Yes, he lost time in his final run in Q2 due to a recovering Rubens Barrichello coming back onto the track right in front of him going into the second Lesmo, but one suspects he didn't have the pace to get into the top ten anyway. And, if he really did have the speed, he would have made fairly light work of the likes of Anthony Davidson and Jarno Trulli in the race. 12th place a lap down, equalling his season's worst finish, rather says it all. Fisi's career must surely now be well and truly on the ropes.

Honda had their best collective weekend of the season, scoring their second point of the year, but given the low-downforce nature of Monza and the lesser dependence on aero efficiency, it goes to show how poor their aero package has been and what a waste of a good engine the RA107 has been. Barrichello did not have a bad weekend by any means, qualifying just outside the top ten and shadowing the battle of the one-stoppers between Rosberg, Button and Mark Webber all day en route to a 10th place finish.

Rubens has been very consistent all year. The problem is, he seemed to have hit his peak early on, and he's stayed at that level. Button, on the other hand, started the year struggling to adapt to Bridgestone tyres, but he firstly got on terms with Rubens, and from France onwards he has thoroughly out-driven Rubinho and has been superb. His effort at Magny-Cours, his opening laps at the Nurburgring, his dynamic race in Turkey, and now another 8th place finish at Monza have been right out of the top drawer.

Webber claimed his third 9th place finish of the season, and given that he qualified 11th and was fuelled long, but not long enough to leapfrog Rosberg, Kovalainen and Button, there was not much else the Australian could do. Once again he had David Coulthard's measure, but then again it was the Scot's turn to suffer from Red Bull's embarrassing plague of unreliability this week. Without his gearbox problem in Q1, he wouldn't have got himself caught up in a midfield melee that led to his front wing failure and crash.

Such is the tightness of the midfield and the difficulty of passing at Monza, the Toyotas were also trapped in the mire with little hope of escape. Jarno Trulli continued his amazing run of top ten qualifying efforts - he has only missed out once all season, at Monaco - but a poor start spelled doom as yet another good grid spot was wasted. Trulli has not scored points since Indianapolis, and before that you need to go back to Bahrain. He's been at Toyota for three years and looks like he needs a change of scenery.

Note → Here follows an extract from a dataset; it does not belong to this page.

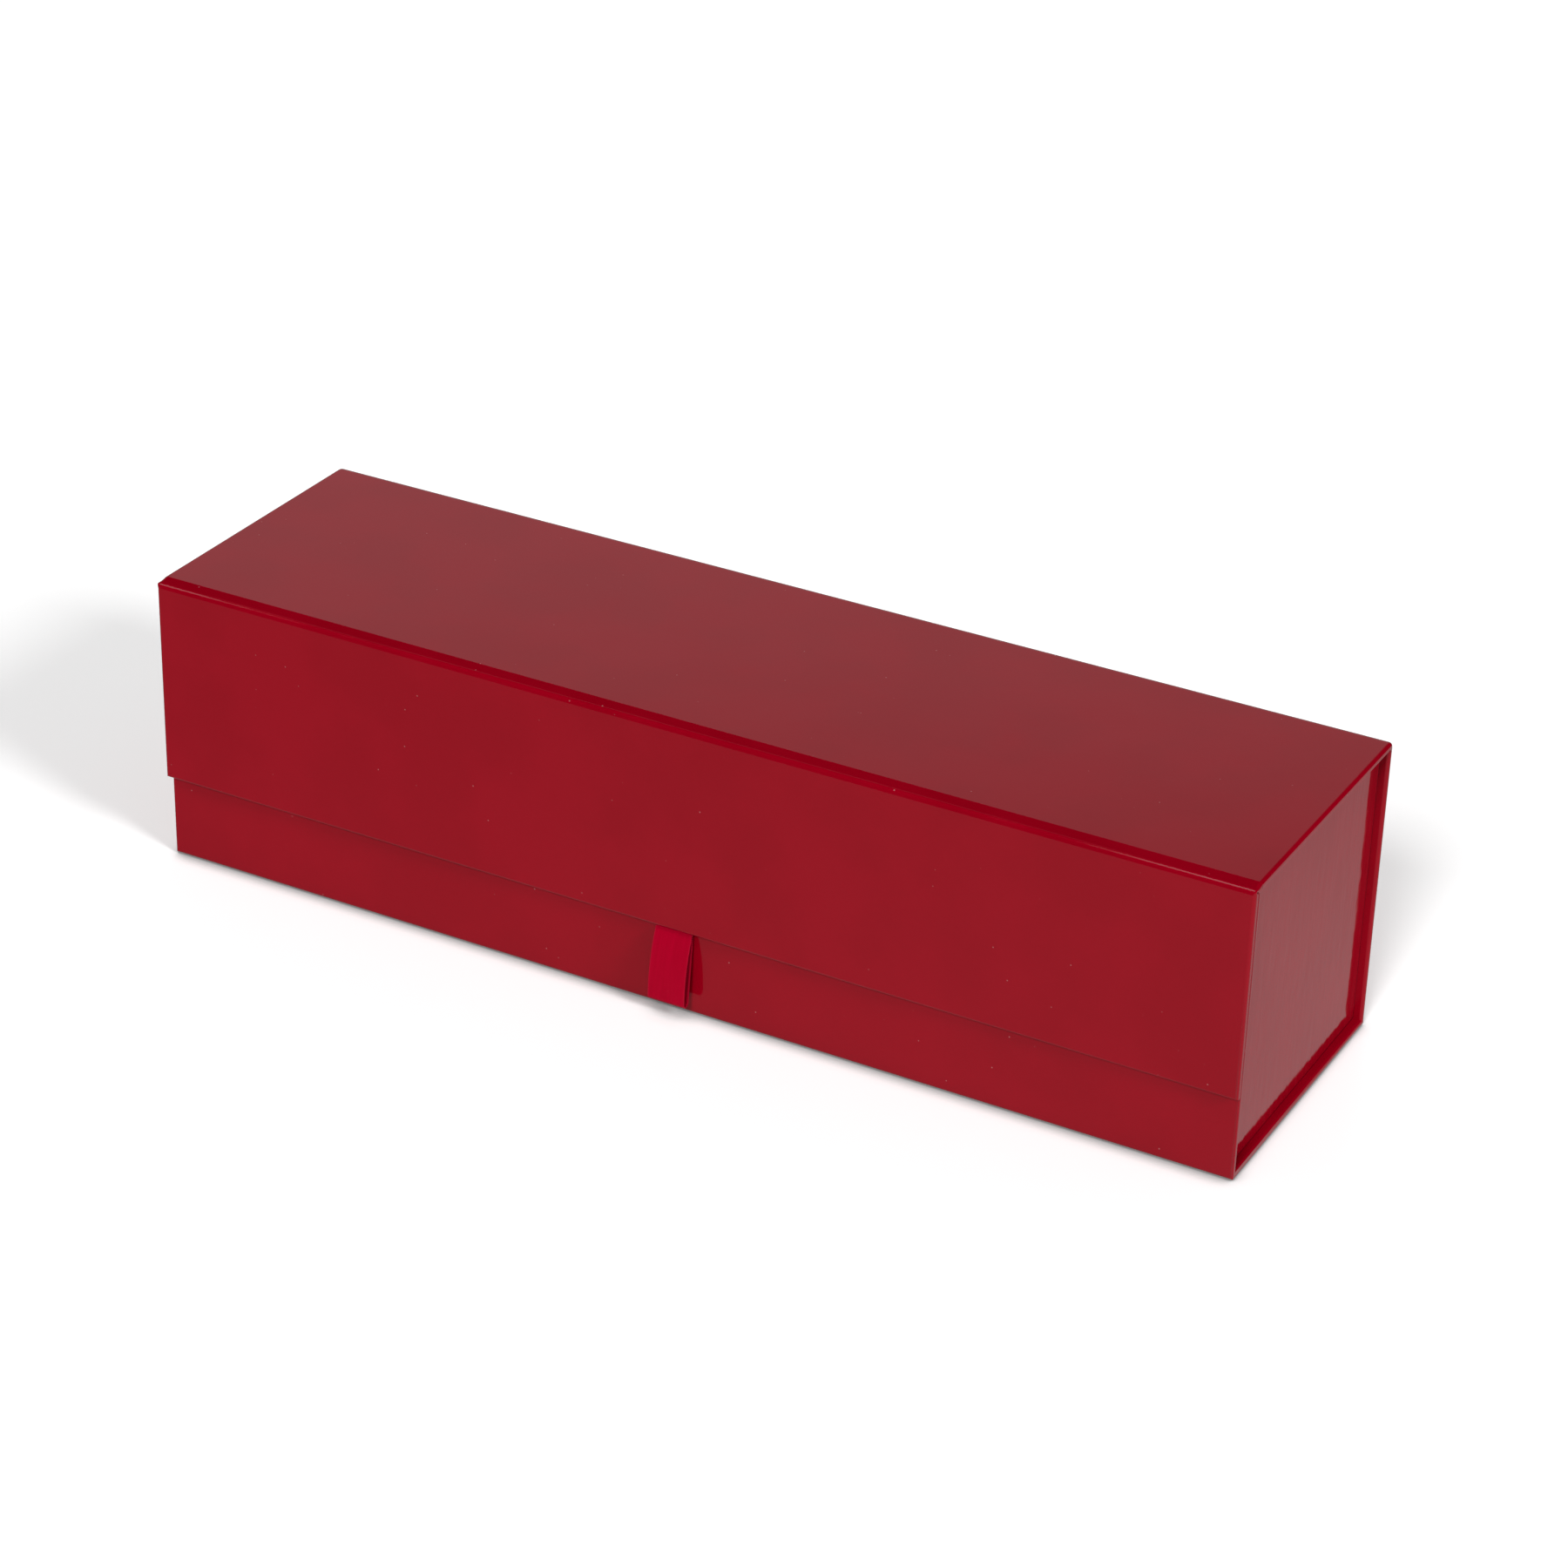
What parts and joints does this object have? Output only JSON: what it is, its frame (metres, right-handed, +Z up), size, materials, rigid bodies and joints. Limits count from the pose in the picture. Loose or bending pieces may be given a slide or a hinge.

Still, it's a lot better than Ralf Schumacher, who has now missed out on the Q1 cut as many times as he's made it into Q3 - five times each. The good form of Silverstone and Hungary seems to have disappeared in typical Ralf fashion. He seems to have no answer sometimes, and one wonders why Toyota are even contemplating persevering with him into 2008. The talk was that Toyota had offered him less than a third of his current pay packet, and many would think that even that was being generous.

Reject of the Race: Giancarlo Fisichella

REJECT OF THE RACE
Mike Gascoyne
Promised B-spec cars would be midfield; they came last!

No more qualifying heroics this weekend from Davidson in the Super Aguri, although he did get into Q2 and is now consistently getting the better of Takuma Sato in both one-lap trim and race trim. Although Taku started the season more strongly and has scored all four of the team's points, his year is starting to feel as though it's petering out whereas Davidson, despite having an up-and-down year, seems to be solidifying. 14th for Anthony and 16th for Taku in the race seemed an accurate reflection of their form.

Although Vitantonio Liuzzi caught the eye in Turkey, he could not keep up the Sebastian Vettel-beating pace in Italy. The German made it into Q2 for the first time for his new team, but his inexperience showed when he damaged his front wing on the opening lap, and only recovered the lost ground thanks to the safety car. From there the two cars ran closely for the rest of Sunday afternoon, finishing five seconds apart with Tonio ahead, but the Italian needs to keep asserting himself if he wants a future in F1.

Spyker came to Monza with their much-vaunted B-spec chassis, and although on lap times they were relatively closer to Toro Rosso and perhaps even a shade quicker in free practice, when it really mattered they were still well at the back of the field. Adrian Sutil was almost 0.7s slower than Coulthard, who had had mechanical problems. He was over 0.8s behind Liuzzi who qualified 19th. Hardly the big lap time gain and the jump into the midfield as boldly predicted by Spyker technical chief Mike Gascoyne.

In a race largely devoid of embarrassing incident, for making a wild promise that has fallen flat, we give Gascoyne the 'Reject of the Race' award this time around. Sakon Yamamoto, though, had his best weekend for Spyker so far. Unlucky in Q1 after being held up, as he was in Hungary, he was still less than 0.4s slower than Sutil, and a good start meant that he spent the early stages of the race running ahead of his team-mate. In the end, Adrian beat him home to the flag by under 12 seconds.

The bigger issue for Spyker though is the imminent buyout of the team from Spyker Cars by the consortium led by Michel Mol and Vijay Mallya, as the parent Spyker company look to off-load the team to solve its deepening financial crisis. Team Holland looks set to become Team India, with possibly the third name change for the team in as many years. Although Mallya is promising an injection of funds, constant instability has never been the recipe for progress and success in Formula One.